Les choses s’aggravent et Laura est victime d’agression sexuelle un an plus tard. Son nom se retrouve aussi dans un groupe Facebook et sur la liste des "best bitches" (salopes, NDLR). "Quand j’ai découvert ça, c’était l’horreur". "L’ambiance "banalise tellement les agissements sexistes qu’on a l’impression qu’il n’y avait pas d’interdit. C’est un vrai continuum des violences typique de la culture du viol. Et je ne peux pas croire que la direction ignorait tout cela", déplore Laura.

La prise en charge des IEP remise en cause

Depuis le lancement du hashtag, les directions de tous les IEP ont réagi, essentiellement via des communiqués. Or, sur les réseaux sociaux, de nombreux témoignages assurent avoir alerté l’administration sans que celle-ci ne réagisse.

Plusieurs IEP s'interrogent notamment sur l'efficacité de leur dispositif. C'est le cas de Sciences po Rennes qui dispose d’une cellule d’écoute. Depuis 2019, elle a traité deux signalements, suivis de plaintes. Pourtant le directeur, Pablo Diaz, ne peut que constater que certains témoignages ont échappé à cette cellule : "On peut se questionner sur nos dispositifs puisque nous n’avons pas eu autant de signalements que de témoignages. Il faut qu’on travaille à écouter davantage, c’est pour ça qu’on a entamé des discussions avec les associations et notamment les associations féministes. Il faut aussi renforcer les formations sur le sujet des violences sexistes et sexuelles auprès de toute la communauté", détaille encore Pablo Diaz.

Dans un autre institut, une chargée d’égalité - qui a souhaité rester anonyme - indique que "tous les signalements qui ont été faits ont été pris en charge" mais selon elle, "la vraie question qu’on se pose c’est pourquoi le dispositif n’est pas plus saisi". Ici, la cellule égalité est joignable par mail, des binômes accueillent sur rendez-vous l’étudiant venu témoigner avant de l’orienter "si nécessaire" vers la psychologue, explique encore la chargée d’égalité.

Croire les victimes

Pour plusieurs associations étudiantes féministes, la réaction des différentes directions n’est pas assez forte.

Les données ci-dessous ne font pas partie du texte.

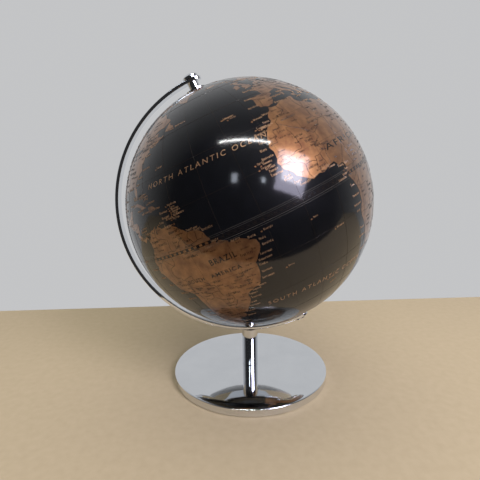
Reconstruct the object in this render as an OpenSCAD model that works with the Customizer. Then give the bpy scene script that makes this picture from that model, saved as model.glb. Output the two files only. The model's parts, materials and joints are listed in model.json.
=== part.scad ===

A Grenoble, l’association queer et féministe 'En tout genre' déplore un manque d’engagement clair de la direction sur des formations auprès des personnels académiques. Si l’association a mis en place, via ses réseaux sociaux, une plateforme anonyme de témoignages, elle réclame aussi plus de transparence sur les procédures appliquées par l’administration en cas de signalement.

L’association regrette aussi un manque de prise en compte du phénomène : "on nous parle de problèmes personnels entre étudiants et étudiantes alors qu’il y a un problème systémique dans nos établissements". Pour Anna Toumazoff, l’activiste féministe à l’origine du hashtag "Sciences porcs", "il va falloir commencer par reconnaître ce qui s’est passé, car la libération de la parole sans reconnaissance ce n'est pas efficace.

C’est déjà très difficile d’aller porter plainte pour les femmes, mais si les premiers interlocuteurs ne les croient pas, c’est impossible", insiste la féministe. Pour rappel, les structures d’enseignement supérieur ont pour obligation de lancer une enquête interne en cas de harcèlement, agression ou viol et de prévenir le procureur de la République. La direction peut aussi sanctionner l’auteur de faits sans pour autant qu’une plainte n’ait été déposée.